Aims: The incidence of retinal, renal and cardiovascular complications and their relation to baseline risk factors was documented in this follow-up study of 10 of the 14 original centres of the WHO Multinational Study of Vascular Disease in Diabetes (WHO MSVDD).
Methods: The incidence of specified items of vascular disease and some associated risk factors was ascertained after 7 to 9 years (11-12 years in Oklahoma, USA) follow-up, re-using baseline examination methodology in 3165 patients (66.9 %) and, through secondary information in 717 (15.2%) of the 4729 original patients, of whom 540 (11.4%) had died and 307 (6.5 %) were untraceable.
Results: During follow-up, approximately one third of the patients developed hypertension and one third started insulin. Coronary heart disease incidence varied 10 to 20-fold among centres as did limb amputation rates. Inter-centre differences in incident retinopathy and severe visual impairment were smaller but incident clinical proteinuria and renal failure varied markedly. Vascular disease incidence of all categories was high in Native Americans though coronary heart disease incidence was relatively low in Pima Indians and absolutely low in Hong Kong and Tokyo patients. Specific vascular events and their relation with baseline risk factors are analysed in accompanying papers, summarised in the Epilogue.

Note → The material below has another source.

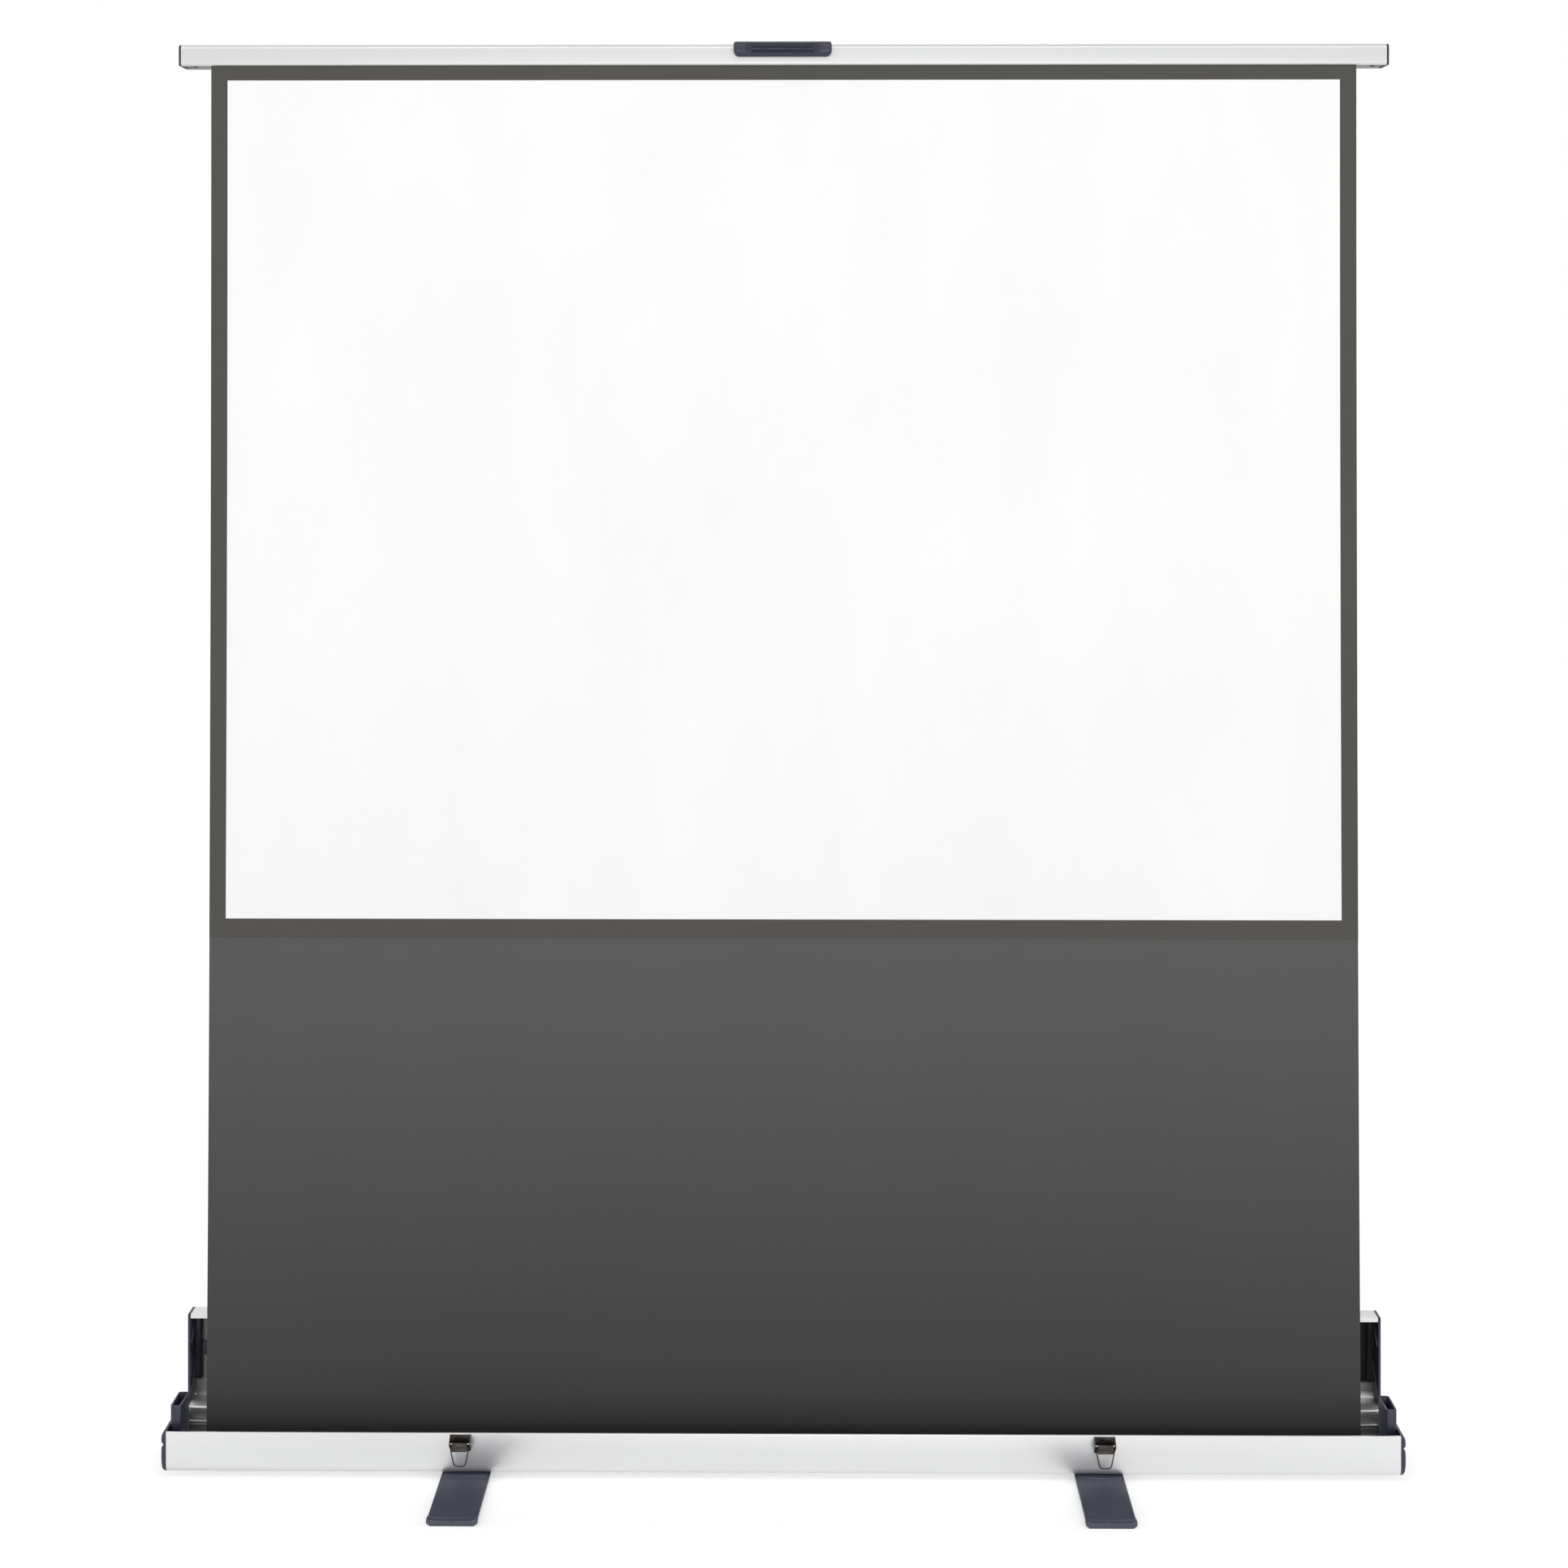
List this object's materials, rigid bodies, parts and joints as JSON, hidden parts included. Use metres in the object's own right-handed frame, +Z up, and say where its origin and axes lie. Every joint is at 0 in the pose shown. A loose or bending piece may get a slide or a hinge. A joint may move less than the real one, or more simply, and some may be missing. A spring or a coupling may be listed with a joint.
{
  "type": "projector screen",
  "caption": "Portable floor-standing projector screen that pulls up out of an aluminium case on crossing arms, with a hinged lid, swinging feet and two toggle latches.",
  "frame": {"origin": "on the floor, under the middle of the case and of the feet", "axes": "+X along the case to the viewer's right, -Y towards the viewer of the picture, +Z up"},
  "size_m": [1.774, 0.4096, 2.0634],
  "materials": {
    "black_fabric": "matt black cloth",
    "black_plastic": "matt",
    "black_steel": "satin black paint",
    "gunmetal": "dark nickel plating",
    "navy_plastic": "fine matt moulding",
    "satin_aluminium": "satin anodised",
    "white_fabric": "matt white projection surface",
    "zinc_steel": "bright zinc plating"
  },
  "bodies": {
    "case": {"case_trough": "satin_aluminium", "roller_spring_shaft": "zinc_steel", "roller_spring": "zinc_steel", "skirt_fabric": "black_fabric", "image_fabric": "white_fabric", "case_cap_left": "navy_plastic", "base_bracket_left": "zinc_steel", "base_pin_left": "zinc_steel", "arm_spring_left": "zinc_steel", "latch_plate_left": "gunmetal", "latch_pin_left": "zinc_steel", "foot_pivot_left": "zinc_steel", "case_cap_right": "navy_plastic", "base_bracket_right": "zinc_steel", "base_pin_right": "zinc_steel", "arm_spring_right": "zinc_steel", "latch_plate_right": "gunmetal", "latch_pin_right": "zinc_steel", "foot_pivot_right": "zinc_steel"},
    "roller": {"roller_tube": "satin_aluminium", "fabric_roll": "black_fabric", "roller_idle_plug": "black_plastic", "roller_drive_plug": "black_plastic"},
    "top_bar": {"top_bar": "satin_aluminium", "hem_rod": "zinc_steel", "pull_handle": "navy_plastic", "bar_cap_left": "navy_plastic", "top_bracket_left": "zinc_steel", "top_pin_left": "zinc_steel", "bar_cap_right": "navy_plastic", "top_bracket_right": "zinc_steel", "top_pin_right": "zinc_steel"},
    "lid": {"lid_cover": "satin_aluminium", "lid_end_pad": "black_plastic", "lid_cap_left": "navy_plastic", "lid_catch_left": "gunmetal", "carry_lug_left": "navy_plastic", "lid_cap_right": "navy_plastic", "lid_catch_right": "gunmetal", "carry_lug_right": "navy_plastic"},
    "carry_handle": {"carry_handle": "navy_plastic"},
    "lower_arm_left": {"lower_arm_left": "black_steel", "elbow_pin_left": "zinc_steel"},
    "upper_arm_left": {"upper_arm_left": "black_steel"},
    "latch_lever_left": {"latch_lever_left": "gunmetal"},
    "latch_bail_left": {"latch_bail_left": "gunmetal"},
    "foot_left": {"foot_left": "navy_plastic", "foot_cap_front_left": "navy_plastic", "foot_cap_rear_left": "navy_plastic"},
    "lower_arm_right": {"lower_arm_right": "black_steel", "elbow_pin_right": "zinc_steel"},
    "upper_arm_right": {"upper_arm_right": "black_steel"},
    "latch_lever_right": {"latch_lever_right": "gunmetal"},
    "latch_bail_right": {"latch_bail_right": "gunmetal"},
    "foot_right": {"foot_right": "navy_plastic", "foot_cap_front_right": "navy_plastic", "foot_cap_rear_right": "navy_plastic"}
  },
  "joints": [
    {"name": "fold", "type": "hinge", "parent": "case", "child": "lower_arm_left", "pos_m": [-0.2, 0.016, 0.03], "axis": [0, 1, 0], "range_deg": [0, 71.64], "deforming": ["skirt_fabric", "image_fabric", "arm_spring_left", "arm_spring_right"]},
    {"name": "elbow_left", "type": "hinge", "parent": "lower_arm_left", "child": "upper_arm_left", "pos_m": [0.10753, 0.0243, 1.034], "axis": [0, 1, 0], "range_deg": [-144.28, 0]},
    {"name": "bar_level", "type": "hinge", "parent": "upper_arm_left", "child": "top_bar", "pos_m": [-0.2, 0.0243, 2.038], "axis": [0, 1, 0], "range_deg": [0, 72.64]},
    {"name": "fold_right", "type": "hinge", "parent": "case", "child": "lower_arm_right", "pos_m": [0.2, 0.0425, 0.03], "axis": [0, 1, 0], "range_deg": [-72.64, 0]},
    {"name": "elbow_right", "type": "hinge", "parent": "lower_arm_right", "child": "upper_arm_right", "pos_m": [-0.10753, 0.0342, 1.034], "axis": [0, 1, 0], "range_deg": [0, 144.28]},
    {"name": "roller_spin", "type": "hinge", "parent": "case", "child": "roller", "pos_m": [0, -0.035, 0.037], "axis": [1, 0, 0], "range_deg": [-6080, 0]},
    {"name": "lid", "type": "hinge", "parent": "case", "child": "lid", "pos_m": [0, 0.065, 0.047], "axis": [1, 0, 0], "range_deg": [0, 12]},
    {"name": "carry_swing", "type": "hinge", "parent": "lid", "child": "carry_handle", "pos_m": [0, 0.1343, 0.122], "axis": [1, 0, 0], "range_deg": [0, 170]},
    {"name": "latch_left", "type": "hinge", "parent": "case", "child": "latch_lever_left", "pos_m": [-0.459, -0.07375, 0.0565], "axis": [1, 0, 0], "range_deg": [-90, 0]},
    {"name": "bail_left", "type": "hinge", "parent": "latch_lever_left", "child": "latch_bail_left", "pos_m": [-0.459, -0.07675, 0.053], "axis": [1, 0, 0], "range_deg": [-90, 8]},
    {"name": "foot_swing_left", "type": "hinge", "parent": "case", "child": "foot_left", "pos_m": [-0.452, 0, 0.0095], "axis": [0, 0, 1], "range_deg": [0, 90]},
    {"name": "latch_right", "type": "hinge", "parent": "case", "child": "latch_lever_right", "pos_m": [0.459, -0.07375, 0.0565], "axis": [1, 0, 0], "range_deg": [-90, 0]},
    {"name": "bail_right", "type": "hinge", "parent": "latch_lever_right", "child": "latch_bail_right", "pos_m": [0.459, -0.07675, 0.053], "axis": [1, 0, 0], "range_deg": [-90, 8]},
    {"name": "foot_swing_right", "type": "hinge", "parent": "case", "child": "foot_right", "pos_m": [0.452, 0, 0.0095], "axis": [0, 0, 1], "range_deg": [-90, 0]}
  ],
  "couplings": [
    {"joint": "elbow_left", "follows": "fold", "ratio": -2},
    {"joint": "bar_level", "follows": "fold", "ratio": 1},
    {"joint": "fold_right", "follows": "fold", "ratio": -1},
    {"joint": "elbow_right", "follows": "fold", "ratio": 2},
    {"joint": "roller_spin", "follows": "fold", "ratio": -84.7}
  ]
}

Conclusion/interpretation: These 10 centres reported very different incidence rates of vascular complications. Observer variation, selection biases and competing causes of mortality contributed to these differences but their validity is supported by the more objective outcome indicators. The following papers also suggest that baseline factors such as raised arterial pressure, cholesterol and fasting glucose (in the centres where it was measured) were important and potentially reversible predictors of risk.